August 8 2018
When the going got tough, these women kept running.
For Star Strahan, becoming a runner was 25 years in the making.
“My dad was a jock in school, and I always admired him for it,” Strahan says. “I always thought I would be the first girl on my high school wrestling team and football team.”
But her athletic dreams were derailed when, at age 12, she was diagnosed with bone cancer. The diagnosis necessitated a complete amputation of her right leg—a devastating experience for such an active child. Even though she was fitted with a prosthetic leg, it wasn’t suitable for athletic activities.
“I wanted a running leg so bad, ever since I was a kid,” recalls Strahan. “But we could never afford one, and my family’s insurance didn’t cover it.”
According to the Amputee Coalition, there are an average of 507 amputations every day in the United States. Many of those people will have to fight for insurance coverage; all will endure lifetime medical costs. The price of a new prosthetic leg can be anywhere from $5,000 to $50,000, with additional costs incurred for the processes of fitting and physical therapy. A prosthetic “blade” leg for running is considered by most insurance companies to be medically unnecessary.

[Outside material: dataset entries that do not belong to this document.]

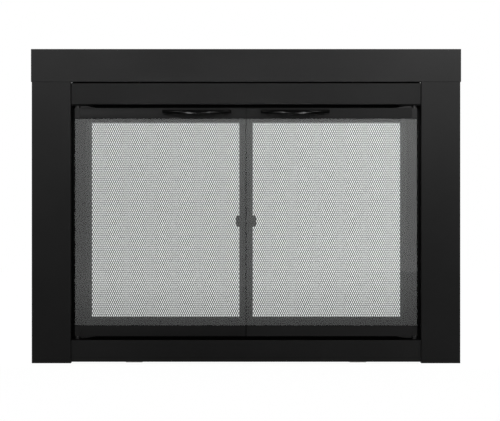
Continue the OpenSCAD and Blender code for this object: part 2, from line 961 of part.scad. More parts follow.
handle_points = [for (i = [0:handle_rings], k = [0:handle_sides - 1])
    let (u = 2 * i / handle_rings - 1, a = 360 * k / handle_sides)
        [handle_x + u * handle_l / 2,
            door_y0 + handle_dy(u) - handle_half_t * cos(a),
            handle_z + handle_dz(u) + handle_hh(u) * sin(a)]];

function ring_face(i, k) = let (n = handle_sides, a = i * n + k, b = i * n + (k + 1) % n)
    [a, b, b + n, a + n];

handle_faces = concat(
    [for (i = [0:handle_rings - 1], k = [0:handle_sides - 1]) ring_face(i, k)],
    [[for (k = [handle_sides - 1:-1:0]) k]],
    [[for (k = [0:handle_sides - 1]) handle_rings * handle_sides + k]]);

module door_handle(side) {
    post_l = -handle_dy(post_spread);
    color("#0c0c0c")
        on_side(side)
            difference() {
                union() {
                    polyhedron(handle_points, handle_faces);
                    at_handle_screws()
                        cylinder(r = post_r, h = post_l);
                }
                at_handle_screws()
                    translate([0, 0, -past])
                        cylinder(r = small_screw_r + running_fit, h = post_l + past);
            }
}

module door_handle_screws(side) {
    color("#9a9da0")
        on_side(side)
            at_handle_screws()
                translate([0, 0, -channel_t])
                    screw(small_screw_r, channel_t + handle_standoff - 2);
}

// ---- Gates ----

module gate_hinge_stile(side) {
    color("#3c3c3c")
        on_side(side)
            block([gate_x1 - hinge_stile_w, gate_x1], [gate_y0, angle_y], [gate_z0, gate_z1]);
}

module gate_meeting_stile(side) {
    color("#3c3c3c")
        on_side(side)
            difference() {
                block([gate_x0, gate_x0 + meeting_stile_w], [gate_y0, angle_y],
                    [gate_z0, gate_z1]);
                at_pull_screws()
                    translate([0, 0, -mesh_t - gate_bar_t])
                        hole_for(small_screw_r, gate_bar_t);
            }
}

// Top and bottom bars between the stiles.
module gate_rails(side) {
    color("#3c3c3c")
        on_side(side)
            for (z = [gate_z0, gate_z1 - gate_rail_h])
                block([gate_x0 + meeting_stile_w, gate_x1 - hinge_stile_w], [gate_y0, angle_y],
                    [z, z + gate_rail_h]);
}

// Diamond openings in staggered rows, drawn from the corner of the net.
module diamonds(w, h) {
    pitch_x = w / cells_x;
    pitch_z = h / cells_z;
    a = pitch_x / 2 - strand_w / sqrt(2);
    b = pitch_z / 2 - strand_w / sqrt(2);
    for (row = [0:2 * cells_z], i = [0:cells_x])
        translate([(i + (row % 2) / 2) * pitch_x, row * pitch_z / 2])
            polygon([[a, 0], [0, b], [-a, 0], [0, -b]]);
}

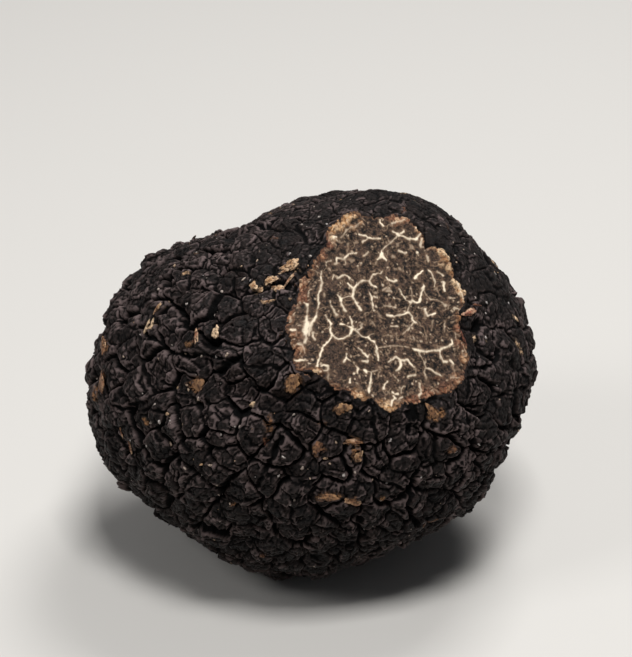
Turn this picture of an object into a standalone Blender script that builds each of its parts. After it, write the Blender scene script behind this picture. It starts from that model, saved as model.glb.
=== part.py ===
"""A black truffle with two slices shaved off its upper front, in metres, +Z up.

The truffle is one solid. Its smooth body is an egg shape with a few swells and hollows. Low polygonal
warts cover it, parted by narrow cracks, and two flat cuts lay the flesh open. It rests on a small flat
spot on its underside. The origin is on the resting surface, under the middle of the bounding box, and
+X runs along the longest side.
"""

import math
from collections import namedtuple

import bmesh
import bpy
import numpy as np
from mathutils import Vector

MM = 0.001
NAME = "truffle"

# Driving dimensions of the smooth body, without its swells
LENGTH = 52.6 * MM
DEPTH = 45.2 * MM
HEIGHT = 43.0 * MM
MIDDLE = Vector((0.2, -0.3, 20.6)) * MM

# A swell raises the body by height round one direction, and a negative height is a hollow.
# Angles are in degrees. Azimuth runs from +X towards +Y.
Swell = namedtuple("Swell", "azimuth elevation height spread")
SWELLS = (
    Swell(44, 44, 2.6 * MM, 32),  # the high lobe at the upper right
    Swell(10, 68, 1.0 * MM, 15),  # its brow over the cut
    Swell(-104, 54, -0.8 * MM, 15),  # the fall left of the cut
    Swell(-24, 29, -1.6 * MM, 15),  # the fall right of the cut
    Swell(140, 52, -2.5 * MM, 20),  # the saddle between the two lobes
    Swell(172, 14, -1.0 * MM, 13),  # the notch over the left end
    Swell(188, -14, 0.5 * MM, 20),  # the left end
    Swell(205, -40, -2.2 * MM, 17),  # the left end tucks under
    Swell(-32, -52, -2.2 * MM, 22),  # the right end tucks under
    Swell(-8, -13, -2.8 * MM, 13),  # the flat under the right end
    Swell(250, 8, 0.8 * MM, 24),  # the chest at the front
    Swell(253, -54, 1.1 * MM, 24),  # the belly at the lower front
    Swell(75, 2, 0.9 * MM, 26),  # the back lobe
    Swell(108, -24, -1.4 * MM, 18),  # the hollow in the back
    Swell(140, 6, 1.0 * MM, 20),  # the left shoulder at the back
)

# A furrow is a fold in the skin between two directions, each an azimuth and an elevation.
Furrow = namedtuple("Furrow", "start end depth spread")
FURROWS = (
    Furrow((218, 22), (259, 24), 1.1 * MM, 4.0),  # across the left shoulder
    Furrow((256, -12), (246, -30), 0.8 * MM, 3.5),  # down the front
    Furrow((60, 30), (112, 22), 1.0 * MM, 4.5),  # across the back
)

# Warts
WART_COUNT = 600
WART_SEED = 11
WART_SCATTER = 0.2  # how far a wart strays, as a share of the spacing
WART_LIFT = 0.17 * MM  # how much one wart stands higher than the next
WART_CROWN = 0.28 * MM  # how far a wart's middle stands over its shoulder
CRACK_DEPTH = 0.95 * MM
CRACK_SHARE = 0.17  # how far the shoulders draw back from a crack
SHORTEST_SIDE = 0.55 * MM  # corners of a wart that are closer are joined

# Where the warts are worn low. Share is what is left of the relief there.
Worn = namedtuple("Worn", "azimuth elevation share spread")
WORN_PLACES = (
    Worn(60, 60, 0.45, 38),  # the smooth top
    Worn(0, -90, 0.3, 30),  # the underside that it rests on
)

# The two cuts: the direction they face, and how far each plane is from the middle
Cut = namedtuple("Cut", "name azimuth elevation distance")
CUTS = (
    Cut("main_cut", -60, 50, 19.85 * MM),
    Cut("edge_cut", -79, 54, 20.65 * MM),
    Cut("resting_cut", 0, -90, MIDDLE.z),
)
CUTTER_SIZE = 80 * MM

SKIN_COLOUR = (0.030, 0.026, 0.025, 1.0)
SKIN_ROUGHNESS = 0.62


def clear_scene():
    for old in list(bpy.data.objects):
        bpy.data.objects.remove(old)


def direction(azimuth, elevation):
    """The unit vector at an azimuth and an elevation in degrees."""
    turn, rise = math.radians(azimuth), math.radians(elevation)
    return np.array(
        [math.cos(turn) * math.cos(rise), math.sin(turn) * math.cos(rise), math.sin(rise)]
    )


def unit(vectors):
    return vectors / np.linalg.norm(vectors, axis=1)[:, None]


def bell(towards, centre, spread):
    """1 at the direction centre, falling off like a bell over spread degrees."""
    angle = np.degrees(np.arccos(np.clip(towards @ centre, -1, 1)))
    return np.exp(-((angle / spread) ** 2))


def nearest_on_fold(towards, start, end):
    """For each direction, the nearest direction on the straight line from start to end."""
    line = end - start
    along = np.clip((towards - start) @ line / (line @ line), 0, 1)
    return unit(start + along[:, None] * line)


def body_radius(towards):
    """How far the smooth body reaches from its middle in each direction."""
    half = np.array([LENGTH, DEPTH, HEIGHT]) / 2
    radius = 1 / np.linalg.norm(towards / half, axis=1)
    for swell in SWELLS:
        centre = direction(swell.azimuth, swell.elevation)
        radius += swell.height * bell(towards, centre, swell.spread)
    for furrow in FURROWS:
        nearest = nearest_on_fold(towards, direction(*furrow.start), direction(*furrow.end))
        angle = np.degrees(np.arccos(np.clip((towards * nearest).sum(axis=1), -1, 1)))
        radius -= furrow.depth * np.exp(-((angle / furrow.spread) ** 2))
    return radius


def relief_share(towards):
    """How much of the full wart relief is left in each direction."""
    share = np.ones(len(towards))
    for worn in WORN_PLACES:
        centre = direction(worn.azimuth, worn.elevation)
        share *= 1 - (1 - worn.share) * bell(towards, centre, worn.spread)
    return share


def wart_directions(random):
    """Directions spread evenly by the golden angle, then each moved a little at random."""
    index = np.arange(WART_COUNT)
    height = 1 - (2 * index + 1) / WART_COUNT
    turn = index * math.pi * (3 - math.sqrt(5))
    ring = np.sqrt(1 - height**2)
    even = np.stack([ring * np.cos(turn), ring * np.sin(turn), height], axis=1)
    spacing = math.sqrt(4 * math.pi / WART_COUNT)
    return unit(even + random.normal(scale=WART_SCATTER * spacing, size=even.shape))


def faces_in_turn(vertex):
    """The faces round a vertex of a hull about the origin, anticlockwise seen from outside."""
    axis = vertex.co.normalized()
    side = axis.orthogonal().normalized()
    up = axis.cross(side)

    def angle(face):
        away = face.calc_center_median() - vertex.co
        return math.atan2(away.dot(up), away.dot(side))

    return sorted(vertex.link_faces, key=angle)


def cell_mesh(centres):
    """A closed mesh on the unit sphere with one polygon round each centre.

    The convex hull of the centres links each one to its neighbours. The normal of each triangle of
    that hull is the direction of the corner where three polygons meet.
    """
    hull = bmesh.new()
    for centre in centres:
        hull.verts.new(centre)
    bmesh.ops.convex_hull(hull, input=hull.verts[:])
    hull.faces.index_update()
    hull.normal_update()
    cells = bmesh.new()
    corners = []
    for face in hull.faces:
        outwards = 1 if face.normal.dot(face.calc_center_median()) > 0 else -1
        corners.append(cells.verts.new(face.normal * outwards))
    for vertex in hull.verts:
        cells.faces.new([corners[face.index] for face in faces_in_turn(vertex)])
    hull.free()
    bmesh.ops.remove_doubles(cells, verts=cells.verts[:], dist=SHORTEST_SIDE / (LENGTH / 2))
    return cells


def raise_warts(cells, random):
    """Lifts a shoulder and a crown out of each polygon. Its edge stays down as the crack's floor."""
    lift = cells.verts.layers.float.new("lift")
    for corner in cells.verts:
        corner[lift] = -CRACK_DEPTH
    tops = bmesh.ops.extrude_discrete_faces(cells, faces=cells.faces[:])["faces"]
    for top in tops:
        middle = top.calc_center_median()
        wart_lift = random.normal(scale=WART_LIFT)
        for shoulder in top.verts:
            shoulder.co = shoulder.co.lerp(middle, CRACK_SHARE)
            shoulder[lift] = wart_lift
    crowns = bmesh.ops.poke(cells, faces=tops)["verts"]
    for crown in crowns:
        crown[lift] += WART_CROWN * random.uniform(0.2, 1.4)
    return lift


def wrap_on_body(cells, lift):
    """Moves every point from the unit sphere to the body's surface, plus its own lift."""
    towards = unit(np.array([vertex.co for vertex in cells.verts]))
    lifts = np.array([vertex[lift] for vertex in cells.verts])
    reach = body_radius(towards) + lifts * relief_share(towards)
    for vertex, way, distance in zip(cells.verts, towards, reach):
        vertex.co = MIDDLE + Vector(way) * distance


def warty_body():
    """The whole truffle before it is cut."""
    random = np.random.default_rng(WART_SEED)
    cells = cell_mesh(wart_directions(random))
    lift = raise_warts(cells, random)
    wrap_on_body(cells, lift)
    bmesh.ops.triangulate(cells, faces=cells.faces[:])
    mesh = bpy.data.meshes.new(NAME)
    cells.to_mesh(mesh)
    cells.free()
    body = bpy.data.objects.new(NAME, mesh)
    bpy.context.scene.collection.objects.link(body)
    return body


def cutter(cut):
    """A block whose near face is the plane of the cut. It is a helper and not a piece."""
    block = bmesh.new()
    bmesh.ops.create_cube(block, size=CUTTER_SIZE)
    mesh = bpy.data.meshes.new(cut.name)
    block.to_mesh(mesh)
    block.free()
    facing = Vector(direction(cut.azimuth, cut.elevation))
    helper = bpy.data.objects.new(cut.name, mesh)
    helper.location = MIDDLE + facing * (cut.distance + CUTTER_SIZE / 2)
    helper.rotation_euler = facing.to_track_quat("Z", "Y").to_euler()
    helper.hide_render = True
    helper.display_type = "WIRE"
    bpy.context.scene.collection.objects.link(helper)
    return helper


def cut_flat(body, cut):
    """Takes off all of the body that is beyond the plane of the cut."""
    difference = body.modifiers.new(cut.name, "BOOLEAN")
    difference.operation = "DIFFERENCE"
    difference.solver = "EXACT"
    difference.object = cutter(cut)


def skin_material():
    """The matt black-brown of the warts."""
    material = bpy.data.materials.new("truffle_skin")
    material.use_nodes = True
    shader = material.node_tree.nodes["Principled BSDF"]
    shader.inputs["Base Color"].default_value = SKIN_COLOUR
    shader.inputs["Roughness"].default_value = SKIN_ROUGHNESS
    shader.inputs["Metallic"].default_value = 0.0
    return material


def main():
    clear_scene()
    truffle = warty_body()
    truffle.data.materials.append(skin_material())
    for cut in CUTS:
        cut_flat(truffle, cut)


main()
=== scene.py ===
# %% [markdown]
# # A black truffle with its flesh laid open
#
# A black truffle is a fungus that grows under the ground. Its skin is a crust of low, many-sided warts,
# and the flesh inside is dark and marbled with pale veins. This one has had two slices shaved off its
# upper front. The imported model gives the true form, and this script makes the surface as fine as it
# looks from a hand's width away: warts with facets and wrinkles, black cracks, worn tan places, veins,
# a torn rim and grains of soil.

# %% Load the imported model
import math
from collections import namedtuple
from itertools import product

import bpy
import numpy as np
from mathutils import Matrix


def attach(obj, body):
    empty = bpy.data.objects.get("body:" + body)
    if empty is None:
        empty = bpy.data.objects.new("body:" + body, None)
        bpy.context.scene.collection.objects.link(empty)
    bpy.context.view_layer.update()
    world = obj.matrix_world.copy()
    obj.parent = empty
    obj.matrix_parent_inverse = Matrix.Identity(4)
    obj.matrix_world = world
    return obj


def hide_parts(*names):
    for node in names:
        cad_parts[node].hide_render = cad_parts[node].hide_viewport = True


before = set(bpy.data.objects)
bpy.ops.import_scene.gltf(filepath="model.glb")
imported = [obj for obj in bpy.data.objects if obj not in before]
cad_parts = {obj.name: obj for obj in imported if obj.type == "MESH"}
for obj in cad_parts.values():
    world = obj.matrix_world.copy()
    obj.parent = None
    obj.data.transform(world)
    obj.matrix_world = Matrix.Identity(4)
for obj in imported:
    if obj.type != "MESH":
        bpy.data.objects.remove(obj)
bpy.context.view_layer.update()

METRES = 0.001  # one millimetre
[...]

But Strahan was insistent. More than anything, she wanted to become a runner.
Her opportunity came when she met Mike Pack at Artificial Limb Specialists in Phoenix, Ariz. At 37 years old, Strahan had just started a new job as a park ranger for the state of Arizona. Pack offered to petition her insurance to allow her to purchase a new “blade” prosthetic suitable for an active job and lifestyle.
“I was totally ecstatic when it was approved,” Strahan says.
Of course, the process was not a quick one. In addition to filling out paperwork for insurance, Strahan had to make multiple visits to Pack’s office to create a cast of her leg, fit the new prosthetic and make adjustments. The wait was almost unbearable for Strahan, who was giddy with anticipation.
“When my leg guy gave it to me, he made me promise to take it slow, because he knew I literally wanted to take off running,” laughs Strahan. “He told me to bounce around a bit, near some parallel bars in case I fell. I was like Tigger, bouncing around full of excitement.”
But she quickly learned that she still had a lot to learn. Though she had run so many times in her dreams, it didn’t quite come so naturally with her new blade. “I had no idea how to use it without hurting myself. It wasn’t so much the running that scared me—it was the stopping. My fear of a face-plant on pavement was real.”
She was referred to Lacey Hendersen and Steve Martin, elite amputee runners who coached Strahan in basic movements for running, as well as how to address common injuries in amputee runners: skin abrasions, pressure sores and unbalanced movements. Strahan had to learn how to trust her blade and distribute her weight evenly on both legs, a skill that didn’t come naturally.
Today, Strahan is training for her first 5K in October. Eventually, she’d like to run a marathon. “My dream is coming true,” says Strahan. “There is definitely a sense of freedom I get when I push myself to do the unexpected.”
In addition to advocating for an active lifestyle for amputees, multiple nonprofit organizations work to provide free and reduced-cost prosthetics, training and coaching for active amputees.